# Work instructions:
Everything in the listing should be restated word for word.

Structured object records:
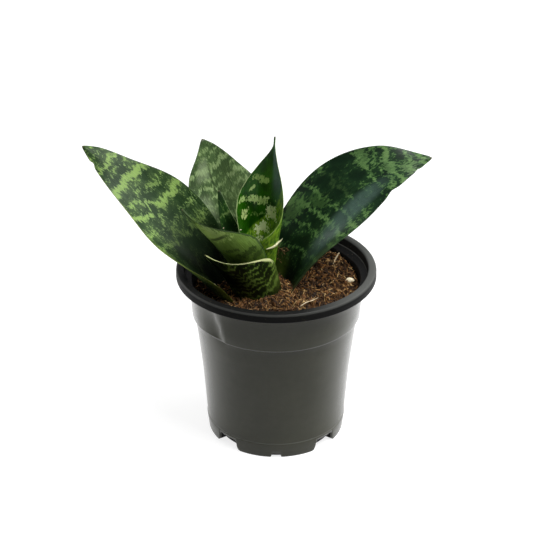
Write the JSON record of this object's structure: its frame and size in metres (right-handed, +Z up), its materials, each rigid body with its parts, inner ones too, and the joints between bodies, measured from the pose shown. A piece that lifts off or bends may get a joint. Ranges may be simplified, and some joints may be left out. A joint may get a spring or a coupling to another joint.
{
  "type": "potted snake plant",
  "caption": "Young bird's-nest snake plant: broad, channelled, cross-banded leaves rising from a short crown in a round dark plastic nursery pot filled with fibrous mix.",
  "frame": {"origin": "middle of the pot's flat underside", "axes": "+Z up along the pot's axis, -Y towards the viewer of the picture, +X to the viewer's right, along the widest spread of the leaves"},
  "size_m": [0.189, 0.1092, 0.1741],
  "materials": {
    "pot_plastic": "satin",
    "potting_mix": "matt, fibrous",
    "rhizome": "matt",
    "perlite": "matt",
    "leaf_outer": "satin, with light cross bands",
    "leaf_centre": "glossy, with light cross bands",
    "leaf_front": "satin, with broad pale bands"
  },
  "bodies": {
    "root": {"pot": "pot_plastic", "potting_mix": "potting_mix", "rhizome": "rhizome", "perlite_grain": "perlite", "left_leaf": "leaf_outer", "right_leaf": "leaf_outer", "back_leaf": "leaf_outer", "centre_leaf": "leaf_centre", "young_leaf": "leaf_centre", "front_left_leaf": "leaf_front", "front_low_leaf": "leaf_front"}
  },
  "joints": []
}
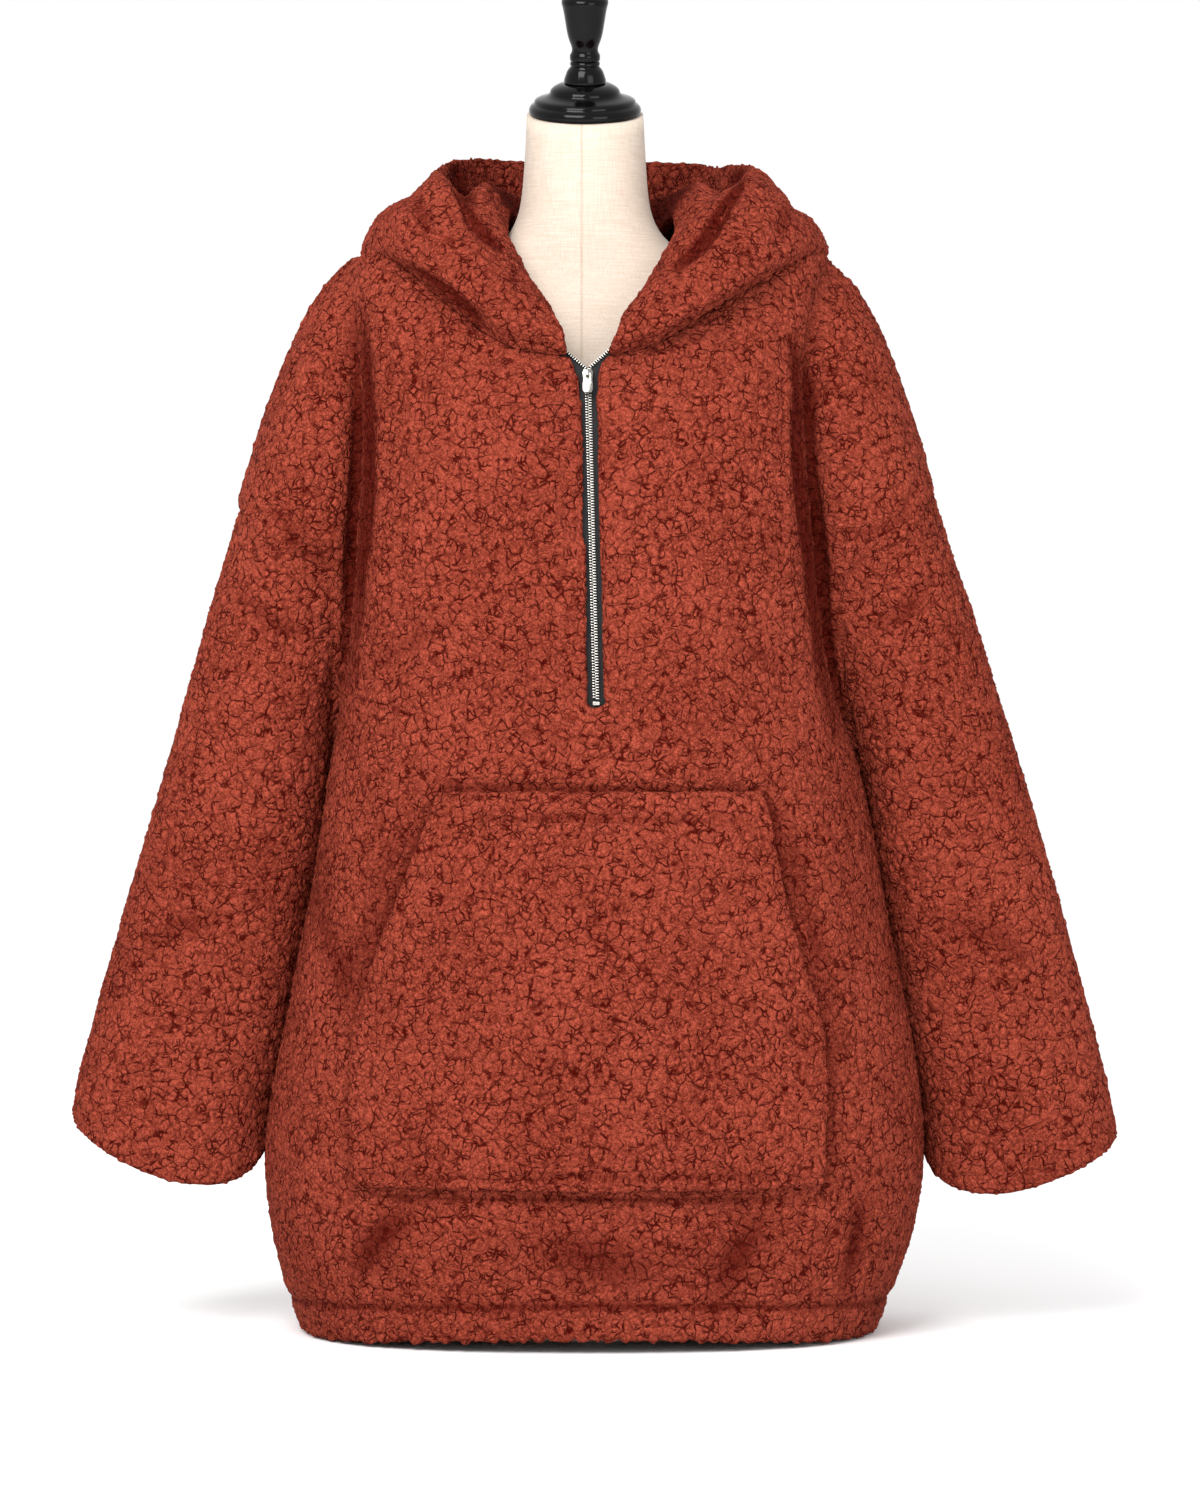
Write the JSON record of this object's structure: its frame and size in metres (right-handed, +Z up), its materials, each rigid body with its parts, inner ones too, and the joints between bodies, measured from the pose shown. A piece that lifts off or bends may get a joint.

# Exercise result:
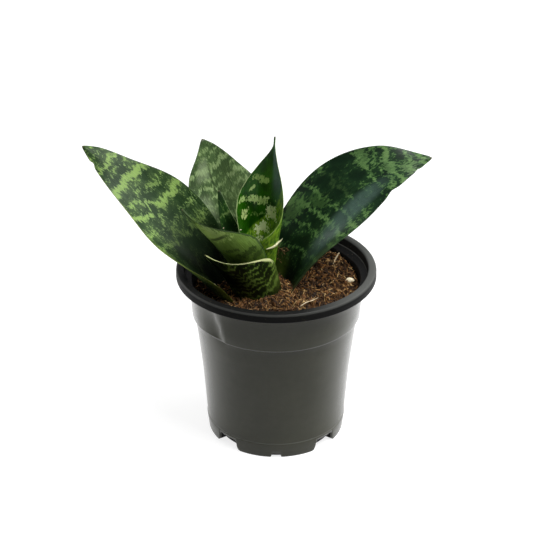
Write the JSON record of this object's structure: its frame and size in metres (right-handed, +Z up), its materials, each rigid body with its parts, inner ones too, and the joints between bodies, measured from the pose shown. A piece that lifts off or bends may get a joint. Ranges may be simplified, and some joints may be left out. A joint may get a spring or a coupling to another joint.
{
  "type": "potted snake plant",
  "caption": "Young bird's-nest snake plant: broad, channelled, cross-banded leaves rising from a short crown in a round dark plastic nursery pot filled with fibrous mix.",
  "frame": {"origin": "middle of the pot's flat underside", "axes": "+Z up along the pot's axis, -Y towards the viewer of the picture, +X to the viewer's right, along the widest spread of the leaves"},
  "size_m": [0.189, 0.1092, 0.1741],
  "materials": {
    "pot_plastic": "satin",
    "potting_mix": "matt, fibrous",
    "rhizome": "matt",
    "perlite": "matt",
    "leaf_outer": "satin, with light cross bands",
    "leaf_centre": "glossy, with light cross bands",
    "leaf_front": "satin, with broad pale bands"
  },
  "bodies": {
    "root": {"pot": "pot_plastic", "potting_mix": "potting_mix", "rhizome": "rhizome", "perlite_grain": "perlite", "left_leaf": "leaf_outer", "right_leaf": "leaf_outer", "back_leaf": "leaf_outer", "centre_leaf": "leaf_centre", "young_leaf": "leaf_centre", "front_left_leaf": "leaf_front", "front_low_leaf": "leaf_front"}
  },
  "joints": []
}
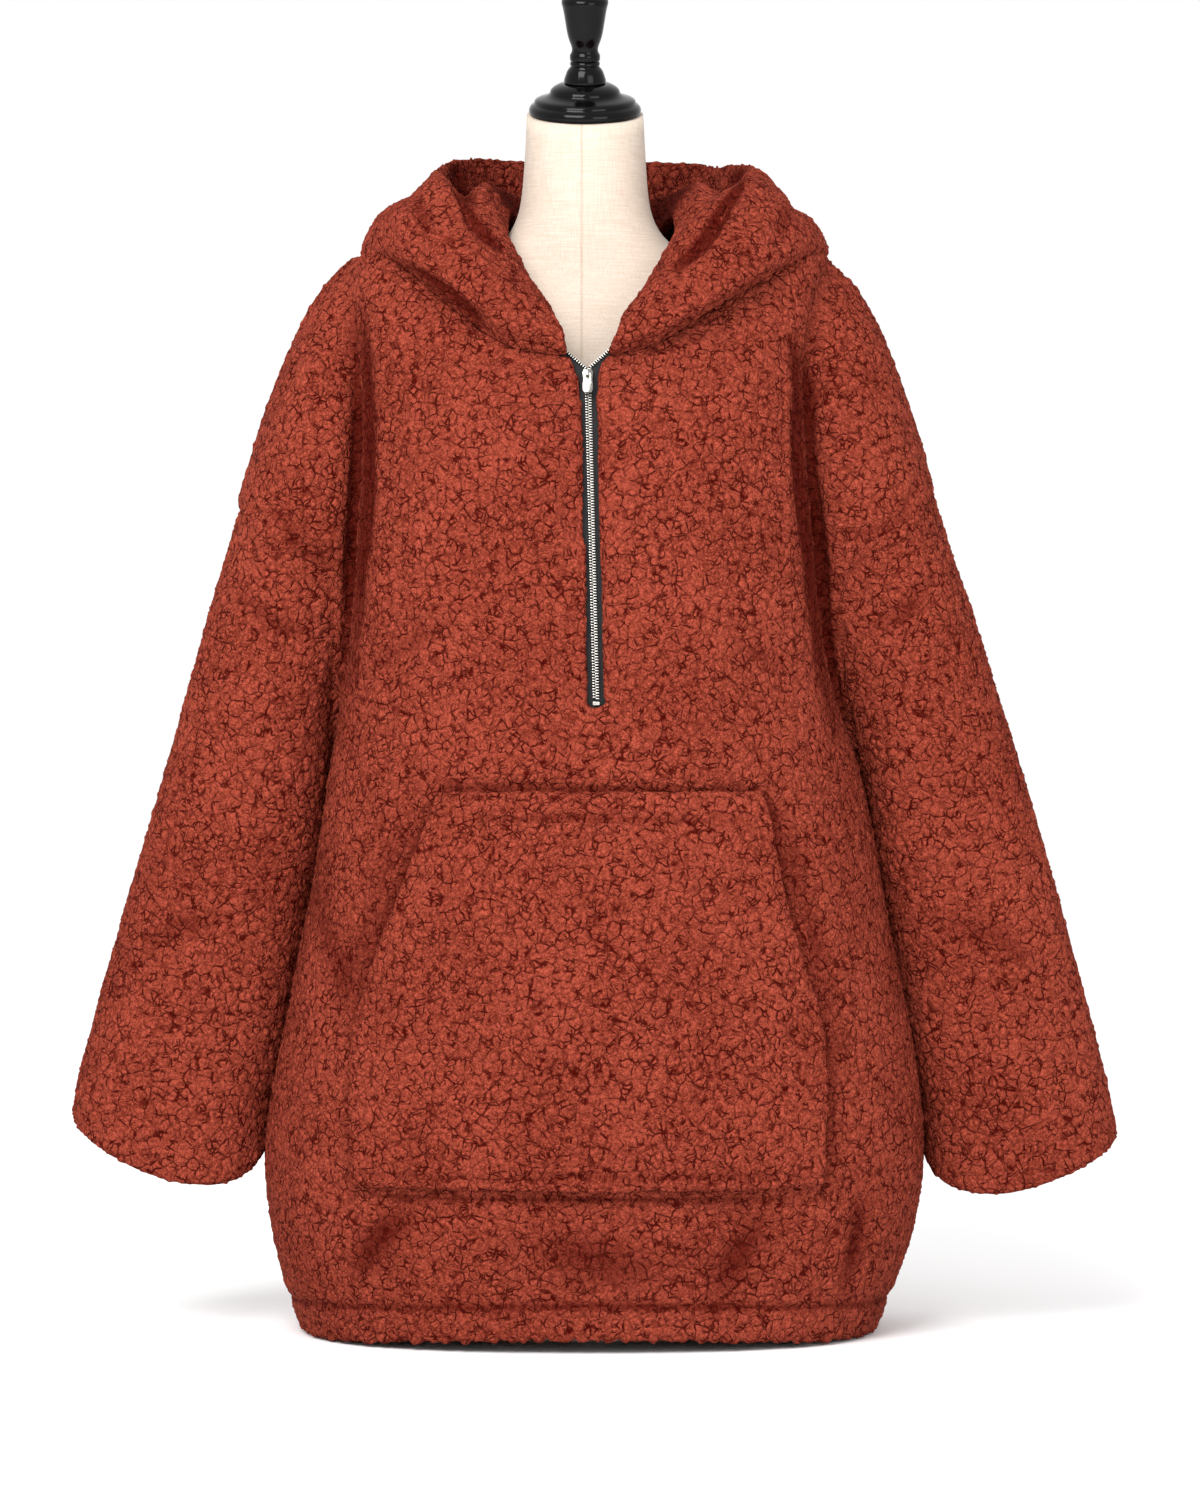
Write the JSON record of this object's structure: its frame and size in metres (right-handed, +Z up), its materials, each rigid body with its parts, inner ones too, and the joints between bodies, measured from the pose shown. A piece that lifts off or bends may get a joint.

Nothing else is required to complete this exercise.